Massive wine competitions are O.K., but there are problems
I have many friends who are among the 55 judges at the San Francisco Chronicle Wine Competition, whose results were published over the weekend, and among those I do not personally know are people whose professional reputations I admire. So I am not being disrespectful of these men and women when I say that the nature of a competition so heavily larded with judges is one reason to question its results. But there are others, as well.
Making decisions by committee may sound democratic, may appeal to our national spirit of teamwork, and may even present the illusion of balance. After all, it eliminates the extremes of “love” and “hate” in favor of a broad consensus right down the middle. But this median-izing of the wine review process is exactly what weakens it. Too often, the wines that make it through this gauntlet are those that are clean, properly varietal, and don’t turn anyone off. Wines with a little eccentricity, that reach beyond the ordinary in order to achieve extraordinary distinction, need not apply.
How could it be otherwise when so many people are being asked to agree about something? Anyone who’s ever participated in a group tasting with other professionals (critics, winemakers, sommeliers) knows that dissension is bound to occur. If critic “X” is dazzled by a wine but critics “Y” and “Z” aren’t, then that wine suffers in the results, robbing consumers of a potentially exciting experience. And the more people who are asked to make a decision, the more mediocre — in the literal sense — their choices will be.

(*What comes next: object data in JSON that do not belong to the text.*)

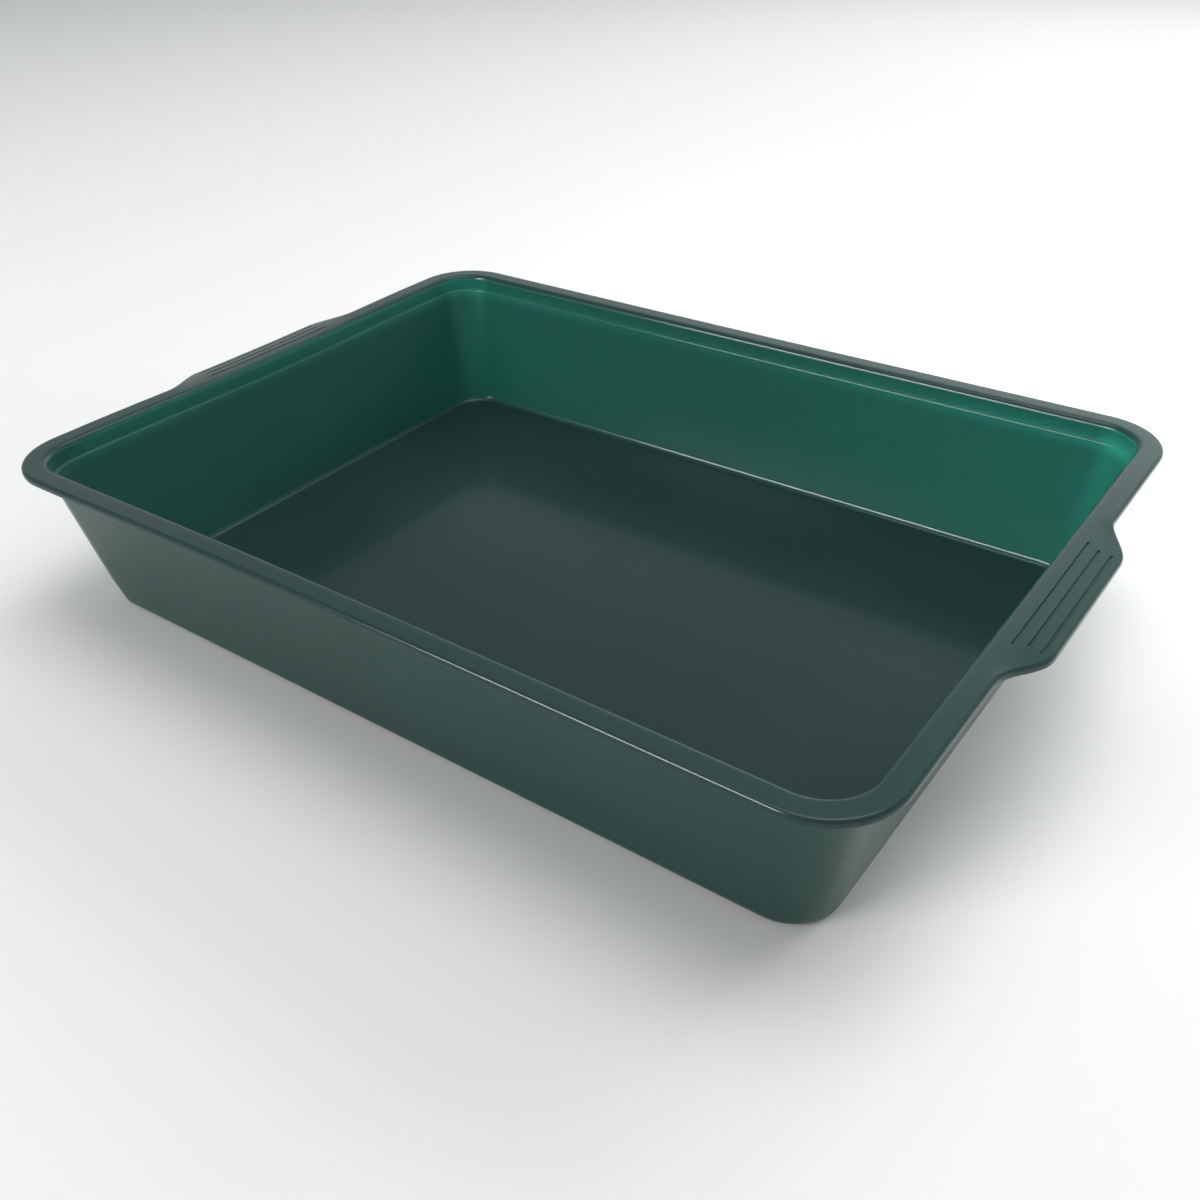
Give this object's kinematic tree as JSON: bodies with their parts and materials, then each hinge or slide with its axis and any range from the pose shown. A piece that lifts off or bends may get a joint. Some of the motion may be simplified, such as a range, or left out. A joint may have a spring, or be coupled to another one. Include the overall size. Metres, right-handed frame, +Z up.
{
  "type": "paint roller tray",
  "caption": "Flat-bottomed rectangular plastic paint tray with sloping walls, a stepped collar, a flat lipped rim and a grooved grip tab on each short end.",
  "frame": {"origin": "centre of the underside, on the plane the tray rests on", "axes": "+X along the tray from one grip tab to the other, +Y across it, +Z up"},
  "size_m": [0.504, 0.355, 0.084],
  "materials": {
    "green_polypropylene": "satin moulded polypropylene, dark green"
  },
  "bodies": {
    "root": {"tray_moulding": "green_polypropylene"}
  },
  "joints": []
}
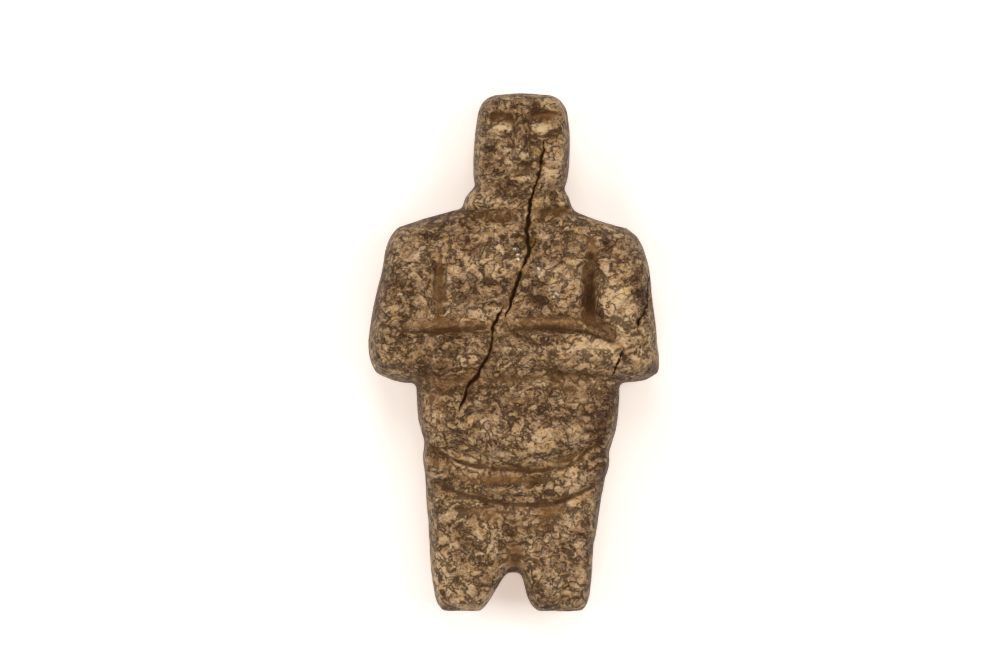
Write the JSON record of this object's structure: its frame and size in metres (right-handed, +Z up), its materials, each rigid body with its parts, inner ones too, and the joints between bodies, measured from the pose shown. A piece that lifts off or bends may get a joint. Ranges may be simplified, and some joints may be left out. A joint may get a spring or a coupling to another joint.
{
  "type": "granite female figure",
  "caption": "Small standing woman carved from one granite cobble, with a block head, folded forearms, a round belly, a hip roll and short stump legs; lies on its back.",
  "frame": {"origin": "under the middle of the figure as it lies on its back, level with what it lies on", "axes": "+Y from the soles to the crown, +X to the right as the figure is looked at, +Z up out of the chest"},
  "size_m": [0.147, 0.26, 0.0558],
  "materials": {
    "granite": "worn satin polish on mottled tan and dark brown grain, with ochre patina in the hollows"
  },
  "bodies": {
    "root": {"figure": "granite"}
  },
  "joints": []
}
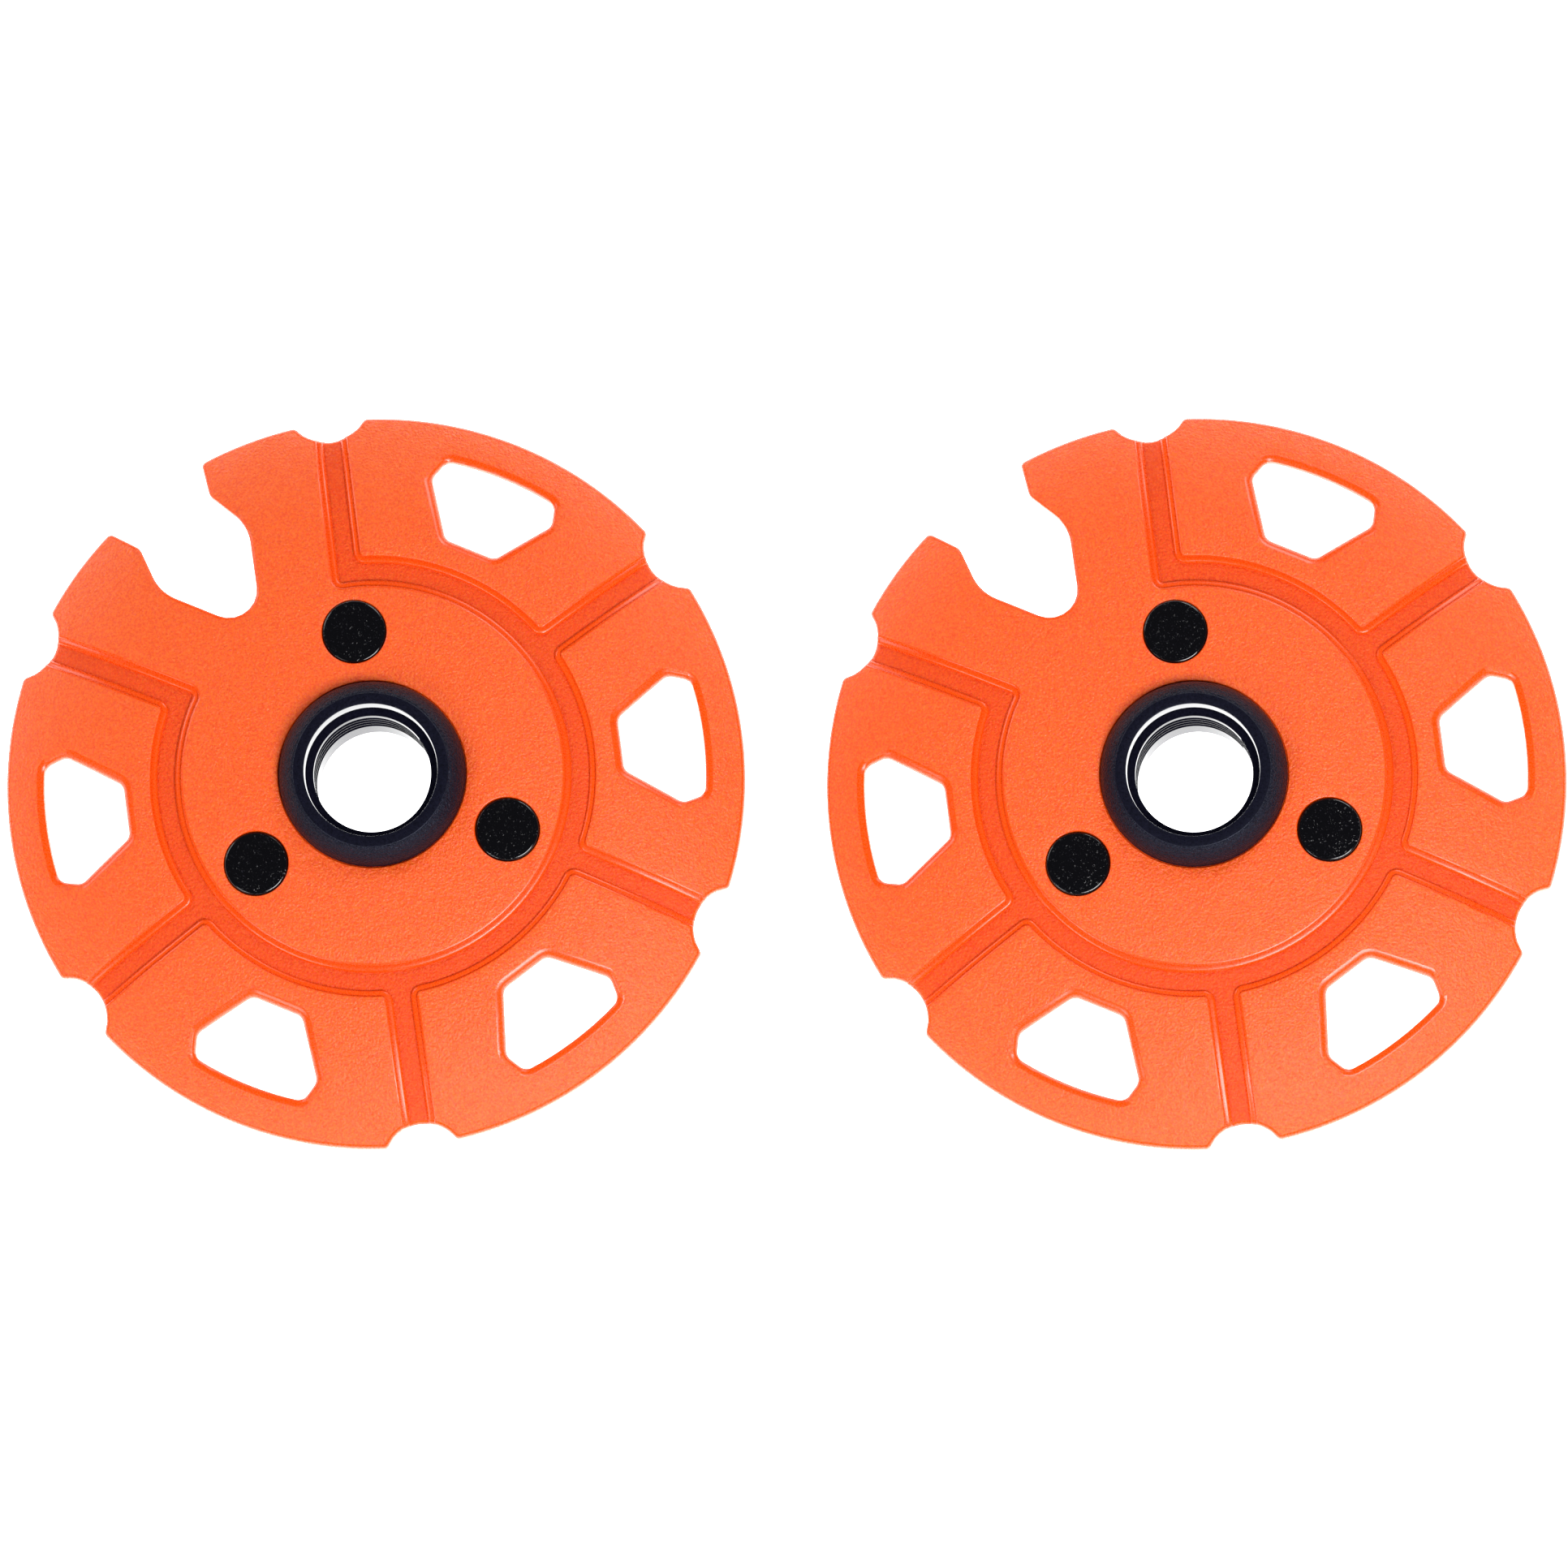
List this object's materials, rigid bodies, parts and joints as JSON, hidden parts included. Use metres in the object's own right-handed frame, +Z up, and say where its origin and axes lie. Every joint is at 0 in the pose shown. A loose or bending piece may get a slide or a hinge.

That’s one reason to doubt the outcome of such a large group tasting. Another is the fact, widely reported last month, that critical inconsistency is endemic to these sorts of things, and such inconsistency can seriously undermine the validity of the results. As I wrote here on Jan. 30, a study “found that over a three-year period, 90% of the [California State Fair’s] judges…basically blew it in blind tastings when presented with the same wine.” Clearly, if that could happen at the California State Fair, it can, and is likely, to happen at the San Francisco Chronicle Wine Competition.
There’s another reason to wonder about the results. Nearly everything wins something, so everyone has something to brag about. For example, 81 Pinot Noirs, by my count, won awards. Since these were divided into 4 tiers by price, this enables 8 of them to claim they won a coveted “Best of Class” award. Is there a difference between “Best of Class” under $14.99 and “Best of Class” above $35? Probably. But the consumer wouldn’t have any way of knowing that, since most wineries tout only their “Best of Class” medal. Ditto for the 139 Cabernet Sauvignons that won. It’s a little like the children of Lake Woebegon: they’re all above average.
And don’t even get me started on the palate exhaustion problem that plagues these marathon tastings. Believe me, fatigue sets in and makes it nearly impossible to render a fair opinion.
Look, wine competitions have become big business for struggling print periodicals. They have their place. Awards make wineries happy, because they can use them in their P.R. The Chronicle’s Wine Competition is no worse than any of them. But it would be interesting to take the results and match them against the reviews that some of the individual judges gave the same wines in other venues. (Some of the judges review and score wines for their employers, be they wine stores or newspapers.)
I just happen to be among those who believe that, when it comes to wine criticism, it’s better to go with a single, trusted taster, whose palate you understand, than with a huge, largely anonymous panel, about which you know little or nothing, except that they’re in the wine trade.